Front Number Plate Requirements
A second major Dubai change came at the end of December 2025. Company-operated delivery motorcycles must carry both front and rear plates, with the delivery category marked by code (9). Private motorcycles are not included in that rule.
Inspection and Renewal Standards
On 14 February 2026, Dubai introduced optional inspection standards that allow qualifying delivery motorcycles to renew for a fifth year. This was designed to improve safety while helping companies manage fleet life better.
Fines and Compliance Risks
Breaking rules has real consequences.

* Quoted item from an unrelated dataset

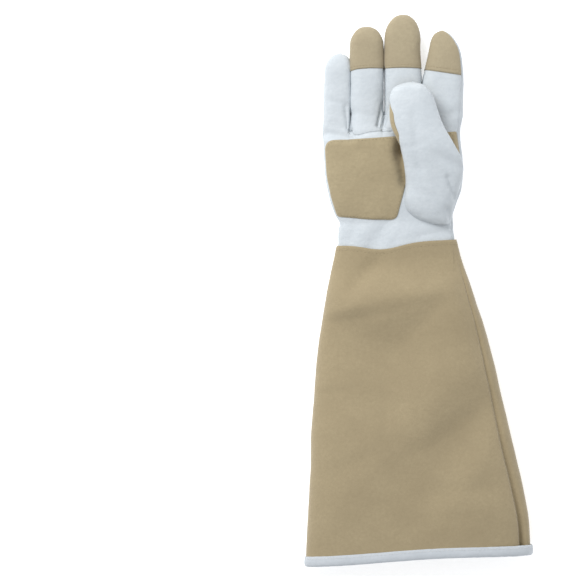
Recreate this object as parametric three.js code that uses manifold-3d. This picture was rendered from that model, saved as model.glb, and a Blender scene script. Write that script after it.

Fines, repeat penalties and suspensions are possible… Train riders before the first shift.
Final Thoughts
A successful delivery fleet in the UAE is built on three things:
- Legal compliance
- Reliable motorcycles
- Disciplined daily maintenance.
Start with the correct business setup, hire licensed riders, choose practical bikes and treat box fitting and safety gear as essentials, not extras… Pay special attention to Dubai rules, especially the changes on 1 November 2025, the end of December 2025 and 14 February 2026.
If you keep your fleet maintained, use quality parts and work with trusted suppliers like Bikebox, your bikes stay on the road longer and your business runs much more smoothly.
FAQs
Do Delivery Riders Need a UAE Motorcycle License?
Yes, delivery riders need a valid UAE motorcycle licence to ride legally on public roads.
Can I Use a Personal Motorcycle for Delivery Work in the UAE?
Not safe as a business model, because commercial delivery use must match the correct legal and operational setup, especially in Dubai.
What Documents Are Required for Delivery Riders in Dubai?
Riders are usually checked for a motorcycle licence, Emirates ID, passport or visa records and employer work documents.
Are There Special Rules for Delivery Bikes in Dubai?
Yes, Dubai has special lane-use, front-plate and inspection-related rules for delivery motorcycles.
Is It Better to Buy or Lease Delivery Motorcycles in the UAE?
Buying is better for long-term control, while leasing is better for lower upfront cost and faster expansion.